Ontogenetic trajectory of septal spacing
The measured septal spacings of the early conch in Pachydesmoceras denisonianum reveal a nearly stable pattern with a slightly increasing trend (standard deviation = 1.93°) (Fig. 5B). The precise correlation between the timing of apertural and septal formation remains unclear. However, Matsumoto (1988) reported that the body chamber length of the lectotype is 240°. Based on this, the apertural position at each septum was estimated in the present study, assuming that the body chamber length remained constant at 240° throughout the ontogeny of the examined specimen (Fig. 5C; Table S1). Figure 5C illustrates that, despite a decrease in constriction spacings (conch diameter ~70 mm), the septal spacing continues to exhibit a stable increasing trend. The overall increasing trends observed in both septal and constriction spacings (>60 mm in conch diameter) appear broadly similar (Fig. 5C), with the exception of a marked decrease in constriction spacing at a conch diameter of approximately 70 mm (t-test, t = −1.82, df = 16, p = 0.09). Given the average spacings of constrictions (42.3°) and septa (21.9°), it is likely that approximately two septa formed during each growth interval between successive constrictions. However, this proportional relationship does not hold at the ontogenetic stage corresponding to the ~70 mm conch diameter, where a decrease in constriction spacing occurred without a corresponding fluctuation in septal spacing (Fig. 5C). When the full dataset is considered (including the anomalous decrease at ~70 mm), the similarity between the overall trends in septal and constriction spacings is statistically rejected (t-test, t = −2.63, df = 18, p = 0.02). This suggests that, at this specific ontogenetic stage, more closely spaced constrictions are developed despite relatively consistent septal spacing. These findings indicate that constrictions and septal spacings are not always directly linked in Pachydesmoceras (Fig. 5C). This lack of connection implies that growth halts or slowdowns were not recorded in the ontogenetic trajectories of septal spacings, at least in the visible parts of Pachydesmoceras. Comparable analyses of septal spacing in relation to conch morphology and ornamentation have been previously reported (Bucher & Guex, 1990, Bucher et al., 1996, Bucher, 1997; De Baets et al., 2013), suggesting that growth pauses appear to be reflected in septal spacing.

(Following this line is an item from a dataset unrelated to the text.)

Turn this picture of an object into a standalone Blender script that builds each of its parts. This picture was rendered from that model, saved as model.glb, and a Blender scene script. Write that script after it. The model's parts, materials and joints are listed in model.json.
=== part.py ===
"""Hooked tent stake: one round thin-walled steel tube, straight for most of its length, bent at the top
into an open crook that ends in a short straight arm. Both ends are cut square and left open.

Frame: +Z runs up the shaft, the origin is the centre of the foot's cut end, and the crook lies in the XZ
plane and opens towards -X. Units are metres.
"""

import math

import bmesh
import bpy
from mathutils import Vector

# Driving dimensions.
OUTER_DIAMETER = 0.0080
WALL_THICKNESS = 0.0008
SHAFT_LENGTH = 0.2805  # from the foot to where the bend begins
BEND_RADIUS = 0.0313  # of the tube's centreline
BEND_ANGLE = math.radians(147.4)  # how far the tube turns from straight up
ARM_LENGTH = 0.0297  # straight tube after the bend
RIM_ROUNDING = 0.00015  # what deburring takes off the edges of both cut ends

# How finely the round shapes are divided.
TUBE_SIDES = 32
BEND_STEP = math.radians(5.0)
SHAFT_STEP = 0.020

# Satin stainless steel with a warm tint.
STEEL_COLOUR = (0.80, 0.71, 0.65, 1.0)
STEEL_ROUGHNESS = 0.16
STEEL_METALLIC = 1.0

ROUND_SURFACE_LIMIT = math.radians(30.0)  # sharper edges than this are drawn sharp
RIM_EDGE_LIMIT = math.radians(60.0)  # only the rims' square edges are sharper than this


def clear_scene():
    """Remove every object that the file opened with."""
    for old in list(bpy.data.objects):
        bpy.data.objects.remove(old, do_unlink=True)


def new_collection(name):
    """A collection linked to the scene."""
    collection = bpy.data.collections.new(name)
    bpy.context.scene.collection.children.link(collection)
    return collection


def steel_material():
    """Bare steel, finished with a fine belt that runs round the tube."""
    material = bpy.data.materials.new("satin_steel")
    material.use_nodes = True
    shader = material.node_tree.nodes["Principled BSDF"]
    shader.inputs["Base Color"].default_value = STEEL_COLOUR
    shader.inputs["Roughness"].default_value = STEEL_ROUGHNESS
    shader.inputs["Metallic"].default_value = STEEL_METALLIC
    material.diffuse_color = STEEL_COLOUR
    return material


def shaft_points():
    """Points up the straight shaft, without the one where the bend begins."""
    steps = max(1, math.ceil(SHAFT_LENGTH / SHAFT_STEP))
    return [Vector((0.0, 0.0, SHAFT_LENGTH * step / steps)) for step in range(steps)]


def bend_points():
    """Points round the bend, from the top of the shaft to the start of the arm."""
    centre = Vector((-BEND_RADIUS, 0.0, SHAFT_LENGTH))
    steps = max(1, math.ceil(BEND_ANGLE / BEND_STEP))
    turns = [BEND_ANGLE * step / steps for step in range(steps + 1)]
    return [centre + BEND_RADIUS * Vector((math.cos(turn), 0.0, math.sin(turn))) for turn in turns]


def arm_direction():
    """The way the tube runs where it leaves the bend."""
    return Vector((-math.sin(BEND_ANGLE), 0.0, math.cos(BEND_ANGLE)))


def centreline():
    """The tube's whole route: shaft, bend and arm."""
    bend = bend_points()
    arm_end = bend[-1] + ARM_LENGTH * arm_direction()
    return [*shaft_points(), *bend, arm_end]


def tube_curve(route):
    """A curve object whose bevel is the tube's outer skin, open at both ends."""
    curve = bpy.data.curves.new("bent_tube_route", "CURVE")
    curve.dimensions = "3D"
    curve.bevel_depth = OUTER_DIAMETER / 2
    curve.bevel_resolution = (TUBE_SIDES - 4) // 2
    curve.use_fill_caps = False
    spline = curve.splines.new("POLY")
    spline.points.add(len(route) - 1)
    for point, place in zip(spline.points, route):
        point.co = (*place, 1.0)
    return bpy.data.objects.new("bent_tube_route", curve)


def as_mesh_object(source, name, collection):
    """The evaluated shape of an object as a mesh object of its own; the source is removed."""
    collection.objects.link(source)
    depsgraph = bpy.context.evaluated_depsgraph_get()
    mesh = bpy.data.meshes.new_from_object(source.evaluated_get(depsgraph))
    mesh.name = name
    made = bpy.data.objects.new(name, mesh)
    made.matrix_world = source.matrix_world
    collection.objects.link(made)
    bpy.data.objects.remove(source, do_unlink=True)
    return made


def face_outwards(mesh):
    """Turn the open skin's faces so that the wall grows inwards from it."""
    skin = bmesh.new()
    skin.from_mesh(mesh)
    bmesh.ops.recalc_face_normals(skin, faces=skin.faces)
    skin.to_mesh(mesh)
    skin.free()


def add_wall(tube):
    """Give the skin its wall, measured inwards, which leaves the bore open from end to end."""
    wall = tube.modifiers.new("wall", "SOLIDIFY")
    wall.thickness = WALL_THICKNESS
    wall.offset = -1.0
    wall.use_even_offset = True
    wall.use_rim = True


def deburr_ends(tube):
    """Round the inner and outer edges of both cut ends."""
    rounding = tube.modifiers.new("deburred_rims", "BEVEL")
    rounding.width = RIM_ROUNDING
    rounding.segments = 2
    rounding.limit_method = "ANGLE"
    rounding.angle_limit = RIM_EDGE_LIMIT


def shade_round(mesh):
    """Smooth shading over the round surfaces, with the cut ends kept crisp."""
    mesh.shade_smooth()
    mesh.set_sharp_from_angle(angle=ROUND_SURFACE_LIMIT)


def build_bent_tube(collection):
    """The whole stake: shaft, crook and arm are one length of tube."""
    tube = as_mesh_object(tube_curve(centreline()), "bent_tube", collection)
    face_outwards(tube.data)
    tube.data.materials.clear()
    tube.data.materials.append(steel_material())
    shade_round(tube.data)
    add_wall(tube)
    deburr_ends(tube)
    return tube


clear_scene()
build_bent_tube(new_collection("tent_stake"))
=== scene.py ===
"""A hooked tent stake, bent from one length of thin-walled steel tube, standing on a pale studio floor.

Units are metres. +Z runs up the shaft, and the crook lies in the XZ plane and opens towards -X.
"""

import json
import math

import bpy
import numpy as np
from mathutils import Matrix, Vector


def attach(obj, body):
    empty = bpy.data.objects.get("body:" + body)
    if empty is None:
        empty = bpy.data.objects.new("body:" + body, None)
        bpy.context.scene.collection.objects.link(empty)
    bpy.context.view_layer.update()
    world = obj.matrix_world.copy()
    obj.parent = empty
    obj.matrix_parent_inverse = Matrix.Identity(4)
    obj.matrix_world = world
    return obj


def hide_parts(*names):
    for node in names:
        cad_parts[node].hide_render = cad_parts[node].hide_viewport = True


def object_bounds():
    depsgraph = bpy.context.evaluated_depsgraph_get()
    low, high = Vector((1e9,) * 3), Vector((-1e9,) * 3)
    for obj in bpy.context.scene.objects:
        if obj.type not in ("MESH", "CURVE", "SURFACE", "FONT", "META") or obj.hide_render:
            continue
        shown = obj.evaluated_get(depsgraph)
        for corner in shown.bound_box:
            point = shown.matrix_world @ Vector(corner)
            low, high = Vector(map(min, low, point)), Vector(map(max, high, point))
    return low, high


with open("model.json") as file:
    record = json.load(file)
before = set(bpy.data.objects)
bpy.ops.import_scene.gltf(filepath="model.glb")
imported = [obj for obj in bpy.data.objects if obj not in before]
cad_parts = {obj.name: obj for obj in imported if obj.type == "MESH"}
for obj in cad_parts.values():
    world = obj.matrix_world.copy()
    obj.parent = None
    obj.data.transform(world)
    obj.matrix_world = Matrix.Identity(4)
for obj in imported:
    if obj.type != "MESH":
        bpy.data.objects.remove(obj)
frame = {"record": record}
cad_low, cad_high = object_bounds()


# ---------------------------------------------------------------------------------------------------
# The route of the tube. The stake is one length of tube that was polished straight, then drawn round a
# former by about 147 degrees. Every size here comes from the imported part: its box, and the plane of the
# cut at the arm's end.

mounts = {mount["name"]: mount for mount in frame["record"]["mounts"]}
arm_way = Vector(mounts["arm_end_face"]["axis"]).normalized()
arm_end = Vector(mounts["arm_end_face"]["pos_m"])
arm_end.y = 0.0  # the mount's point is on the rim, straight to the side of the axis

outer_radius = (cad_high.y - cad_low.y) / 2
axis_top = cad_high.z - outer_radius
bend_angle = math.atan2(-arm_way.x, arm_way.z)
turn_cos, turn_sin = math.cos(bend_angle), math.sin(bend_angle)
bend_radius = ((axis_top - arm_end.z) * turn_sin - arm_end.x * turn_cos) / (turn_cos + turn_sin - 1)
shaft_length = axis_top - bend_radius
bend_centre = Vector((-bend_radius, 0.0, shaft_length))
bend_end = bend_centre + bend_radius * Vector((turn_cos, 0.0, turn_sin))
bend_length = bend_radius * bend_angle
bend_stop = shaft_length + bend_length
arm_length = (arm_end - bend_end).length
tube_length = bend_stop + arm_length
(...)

The ontogenetic trajectories of Pachydesmoceras denisonianum were compared with those of other ammonoids from the subfamilies Puzosiinae (e.g., Puzosia sp., from the Turonian of the Ariyalur area, southern India) and Desmoceratinae (e.g., Desmoceras latidorsatum var. media, from the Albian of the Mahajanga area, Madagascar), both within the family Desmoceratidae (Takai et al., 2022; Nishino et al., 2024; Fig. 7). Although the comparable conch diameters among the examined three taxa are limited, the observed ranges of septal spacings in Pachydesmoceras fall within those of Desmoceras (especially those with phragmocone diameters >1 mm). The slope of the slightly increasing trend in Pachydesmoceras is almost parallel to that of Puzosia (t-test, t = 0.41, df = 80, p = 0.69). These suggest that the septal spacings of Pachydesmoceras share characteristics with both taxa. These trends in the Puzosiinae and Desmoceratinae are similar to those observed in other Cretaceous Perisphinctina but differ from those seen in Phylloceratina and Lytoceratina from the Cretaceous period (Arai & Wani, 2012; Iwasaki, Iwasaki & Wani, 2020; Kawakami, Uchida & Wani, 2022; Takai et al., 2022; Kawakami & Wani, 2023; Nishino et al., 2024).
Figure 7: Comparison of ontogenetic trajectories of septal spacings in the subfamilies Puzosiinae and Desmoceratinae.
Puzosia and Desmoceras data are from Nishino et al. (2024) and Takai et al. (2022), respectively.
Growth halts in ammonoids, which may be accompanied by constrictions, likely result from the covariance between isometric or allometric growth of the aperture and ornamentation (Bucher, 1997) and/or the balance between conch and soft part growth. The results of this work indicate that when the growth balance between the conch and soft parts in Pachydesmoceras was disrupted, this imbalance may have been compensated not by changes in septal spacing, but by modifications in the apertural shape, leading to the formation of constrictions. Furthermore, this imbalance may have occurred with relative consistency, at least during a specific early ontogenetic stage of the examined gigantic ammonoid species. Whether this phenomenon was common across ammonoids remains uncertain, and therefore, the relationship between the ontogenetic trajectories of constrictions and septa in various taxa across different geological ages warrants further investigation in future studies. This would provide a deeper understanding of how growth patterns and environmental factors influenced the morphological evolution of ammonoids over time.